Mais «il est difficile d'aller plus loin, expliquait le service de communication de Roissy - Charles-de-Gaulle après les attentats belges du printemps. On est au niveau maximal depuis tellement longtemps». Le gouvernement n'a pas réclamé pour l'instant d'étendre les portiques aux entrées des terminaux français, et notamment des deux franciliens qui accueillent chaque année 91 millions de passagers, qu'ils soient au départ, à l'arrivée ou en transit.
Mesure inutile
La question des files d'attente qui se forment aux points de contrôle a cependant été soulevée à plusieurs reprises. «Mettre en place des points de contrôle aux entrées des terminaux ne fait que repousser le problème de 40 mètres», nous explique un porte-parole de Paris Aéroport (ex-ADP, le groupe aéroportuaire qui exploite notamment Orly et Roissy - Charles-de-Gaulle). Lorsqu'il a été décidé de mettre en place des portiques de sécurité à l'entrée des Thalys, en Gare du Nord et à Lille, après les attentats de novembre, plusieurs voix se sont élevées pour dénoncer l'inutilité d'une telle mesure. «Ça ne réduit sans doute pas le risque de manière significative, nous expliquait en mars François Bonhomme, sénateur LR à la tête d'une mission d'information sur la sécurité des réseaux terrestres face à la menace d'attentat. Des terroristes peuvent se faire exploser dans la file d'attente que ces portiques occasionnent en période d'affluence. C'est ce qui s'est passé dans l'attentat de Volgograd en Russie.» Le 29 décembre 2013, une femme s'était fait exploser dans la gare centrale de la ville, tuant 17 personnes et blessant une quarantaine d'autres. L'attentat-suicide avait eu lieu devant la gare ferroviaire, à proximité des détecteurs de métaux installés à l'entrée.
«Profileurs»
Que faire ? «Il est très difficile d'avoir une capacité d'arrêt sur des personnes qui sont prêtes à mourir avec leur engin explosif», affirme Sébastien Caron, directeur d'ASCT International, société spécialisée dans le conseil et la formation d'agents de sûreté aéroportuaire. «Aujourd'hui, la sûreté est poussée à son maximum. Mais tout système est vulnérable. Si on veut les rendre plus performants, il faudrait faire venir les passagers dix heures avant le vol ! Le but est de trouver le juste milieu, avec un système qu'on adapte rapidement après de nouvelles menaces détectées.»
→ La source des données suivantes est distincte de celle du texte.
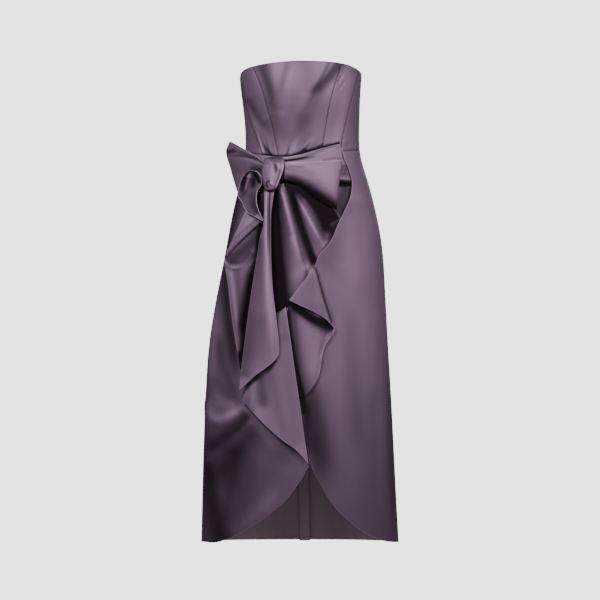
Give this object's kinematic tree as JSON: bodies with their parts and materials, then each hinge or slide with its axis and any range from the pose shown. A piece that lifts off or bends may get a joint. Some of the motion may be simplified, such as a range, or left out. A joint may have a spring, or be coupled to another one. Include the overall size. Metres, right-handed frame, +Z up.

Paris Aéroport rappelle les mesures déjà appliquées : 5 000 agents de sécurité aéroportuaires sont aujourd'hui déployés, en plus des policiers et des militaires en patrouille dans les zones publiques, ou bien des gendarmes des transports aériens (GTA) qui circulent au-delà des zones de contrôle, sur les tarmacs ou parmi les passagers enregistrés. A Roissy, 1 650 policiers aux frontières, 194 gendarmes et environ 120 militaires de Vigipirate sont en charge de la sûreté du deuxième plus gros aéroport d'Europe, après Heathrow (Londres) et avant… Atatürk. Paris Aéroport emploie aussi des profileurs qui scrutent la foule, à l'affût de comportements suspects. Enfin, un système de reconnaissance faciale associé aux caméras de vidéosurveillance sera testé «dans les semaines à venir», affirme le porte-parole. Des caméras qui sont passées, pour les deux aéroports parisiens, d'un millier en 2001 à 9 000 l'an dernier.